▶ _EXERCISE DETAILS_
Repeat exactly the lines between and including those that contain "What FreeCAD Python" and "case, in millimetres.". Output no other line.

[Items listed in a dataset]
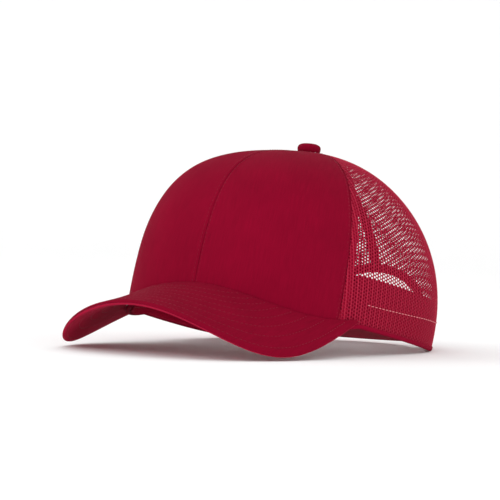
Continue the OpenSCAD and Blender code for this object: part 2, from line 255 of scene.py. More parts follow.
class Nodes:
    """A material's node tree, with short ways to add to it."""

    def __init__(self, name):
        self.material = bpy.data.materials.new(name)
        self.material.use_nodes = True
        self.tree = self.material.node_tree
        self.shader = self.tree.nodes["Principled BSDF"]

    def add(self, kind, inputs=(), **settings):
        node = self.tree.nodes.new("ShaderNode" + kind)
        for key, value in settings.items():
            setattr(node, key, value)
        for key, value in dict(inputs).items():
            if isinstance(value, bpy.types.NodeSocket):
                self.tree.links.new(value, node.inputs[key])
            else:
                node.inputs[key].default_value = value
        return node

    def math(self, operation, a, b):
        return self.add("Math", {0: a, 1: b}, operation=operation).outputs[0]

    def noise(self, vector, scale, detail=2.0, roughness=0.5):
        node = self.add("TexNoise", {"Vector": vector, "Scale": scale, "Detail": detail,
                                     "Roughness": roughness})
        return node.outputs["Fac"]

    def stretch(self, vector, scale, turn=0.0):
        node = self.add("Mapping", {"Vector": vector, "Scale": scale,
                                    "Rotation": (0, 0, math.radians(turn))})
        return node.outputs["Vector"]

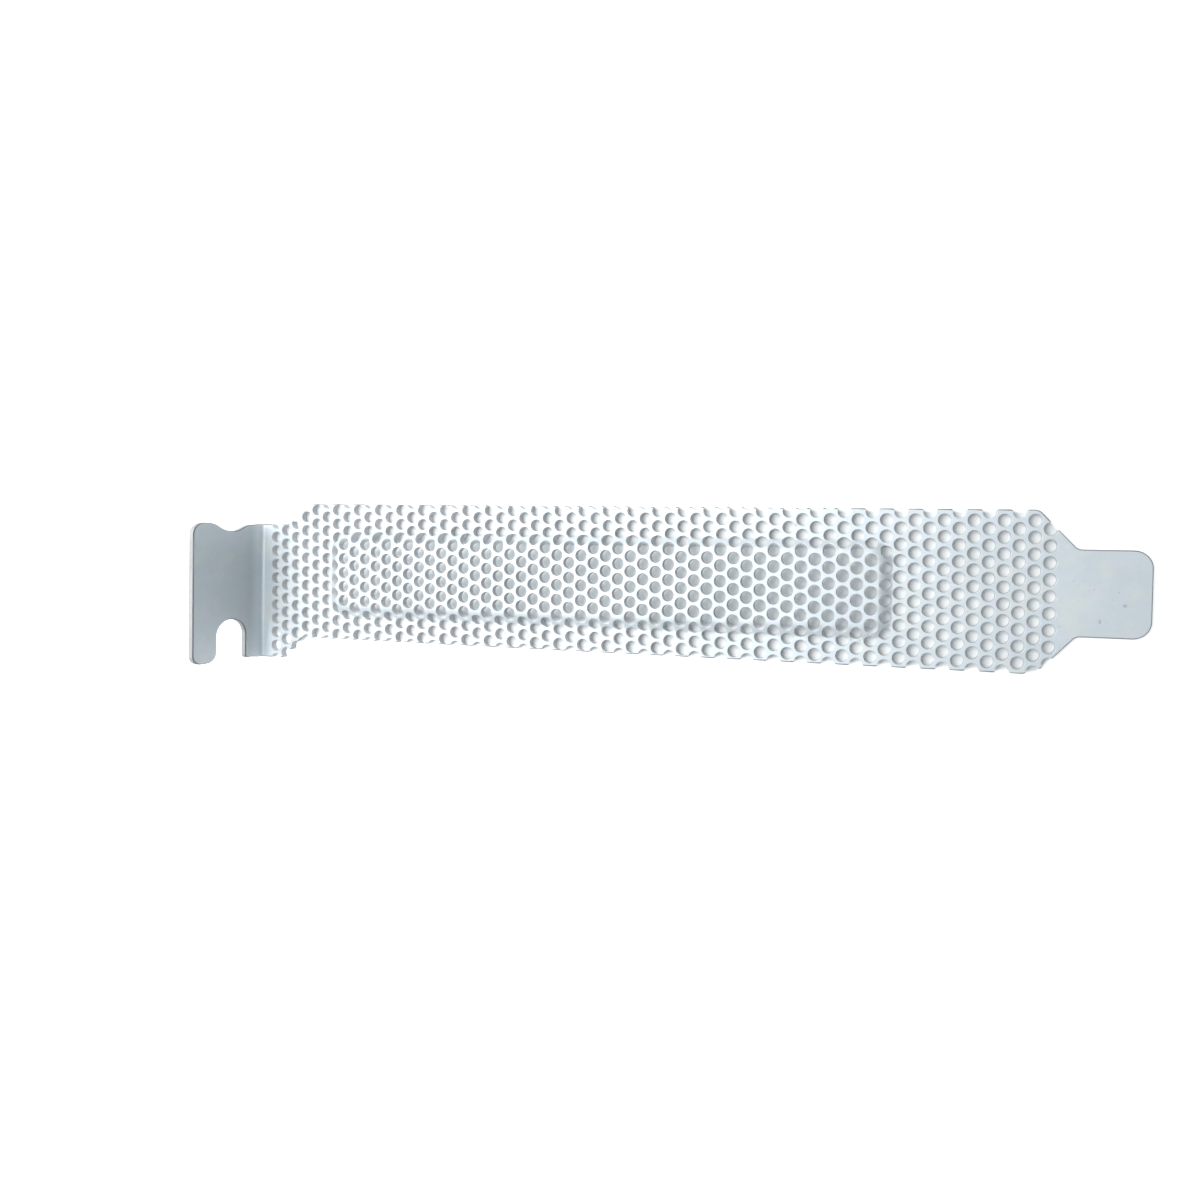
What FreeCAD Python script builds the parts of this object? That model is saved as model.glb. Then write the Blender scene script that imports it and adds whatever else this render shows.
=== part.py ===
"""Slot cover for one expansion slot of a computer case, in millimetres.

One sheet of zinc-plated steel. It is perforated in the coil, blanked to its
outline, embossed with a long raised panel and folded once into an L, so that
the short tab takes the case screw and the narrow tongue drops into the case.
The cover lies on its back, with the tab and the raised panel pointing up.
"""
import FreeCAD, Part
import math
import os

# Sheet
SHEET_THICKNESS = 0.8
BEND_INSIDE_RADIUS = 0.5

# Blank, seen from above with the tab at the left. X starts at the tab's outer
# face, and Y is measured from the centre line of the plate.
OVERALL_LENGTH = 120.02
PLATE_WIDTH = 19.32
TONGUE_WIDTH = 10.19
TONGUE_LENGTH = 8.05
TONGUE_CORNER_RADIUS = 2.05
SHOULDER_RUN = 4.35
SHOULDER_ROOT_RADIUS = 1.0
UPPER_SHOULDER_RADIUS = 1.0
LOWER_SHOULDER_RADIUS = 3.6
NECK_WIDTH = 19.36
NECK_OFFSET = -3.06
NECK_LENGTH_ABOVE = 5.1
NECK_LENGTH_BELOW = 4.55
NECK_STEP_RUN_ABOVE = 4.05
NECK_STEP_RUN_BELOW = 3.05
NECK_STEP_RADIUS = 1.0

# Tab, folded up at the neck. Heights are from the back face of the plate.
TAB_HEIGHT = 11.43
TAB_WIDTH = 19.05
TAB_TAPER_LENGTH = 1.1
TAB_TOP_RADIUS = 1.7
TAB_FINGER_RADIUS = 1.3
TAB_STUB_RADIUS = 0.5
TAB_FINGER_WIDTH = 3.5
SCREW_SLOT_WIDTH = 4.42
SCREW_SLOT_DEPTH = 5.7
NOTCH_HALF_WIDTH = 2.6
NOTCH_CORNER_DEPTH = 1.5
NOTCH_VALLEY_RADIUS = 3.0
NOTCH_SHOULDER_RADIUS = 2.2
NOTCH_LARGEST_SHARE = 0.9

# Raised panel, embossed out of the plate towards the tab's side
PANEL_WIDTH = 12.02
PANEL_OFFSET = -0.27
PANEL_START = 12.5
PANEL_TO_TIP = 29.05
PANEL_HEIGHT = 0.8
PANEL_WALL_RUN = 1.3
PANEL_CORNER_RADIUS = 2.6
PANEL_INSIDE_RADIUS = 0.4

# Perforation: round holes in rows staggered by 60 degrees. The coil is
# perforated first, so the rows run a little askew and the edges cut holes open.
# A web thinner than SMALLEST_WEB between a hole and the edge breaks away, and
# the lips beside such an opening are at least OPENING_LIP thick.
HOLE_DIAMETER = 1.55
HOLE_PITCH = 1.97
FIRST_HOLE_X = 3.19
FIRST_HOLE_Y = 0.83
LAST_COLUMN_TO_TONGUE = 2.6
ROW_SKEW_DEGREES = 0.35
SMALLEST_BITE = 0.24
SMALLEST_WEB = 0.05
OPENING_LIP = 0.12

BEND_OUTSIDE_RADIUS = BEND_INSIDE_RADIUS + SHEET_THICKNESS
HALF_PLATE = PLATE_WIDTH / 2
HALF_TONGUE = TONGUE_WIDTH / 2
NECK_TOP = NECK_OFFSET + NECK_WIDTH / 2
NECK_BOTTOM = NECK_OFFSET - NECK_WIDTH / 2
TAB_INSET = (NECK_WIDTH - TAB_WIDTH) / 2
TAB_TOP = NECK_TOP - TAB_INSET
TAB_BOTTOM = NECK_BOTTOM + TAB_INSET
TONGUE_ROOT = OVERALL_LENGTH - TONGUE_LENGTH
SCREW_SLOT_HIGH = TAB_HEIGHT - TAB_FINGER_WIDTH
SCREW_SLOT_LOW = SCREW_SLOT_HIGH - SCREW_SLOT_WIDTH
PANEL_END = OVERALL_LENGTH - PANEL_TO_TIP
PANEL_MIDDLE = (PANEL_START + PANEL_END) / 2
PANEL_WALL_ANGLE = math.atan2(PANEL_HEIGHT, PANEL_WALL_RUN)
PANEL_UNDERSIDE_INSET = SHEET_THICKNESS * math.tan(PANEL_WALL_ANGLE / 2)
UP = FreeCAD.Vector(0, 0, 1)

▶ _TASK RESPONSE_
What FreeCAD Python script builds the parts of this object? That model is saved as model.glb. Then write the Blender scene script that imports it and adds whatever else this render shows.
=== part.py ===
"""Slot cover for one expansion slot of a computer case, in millimetres.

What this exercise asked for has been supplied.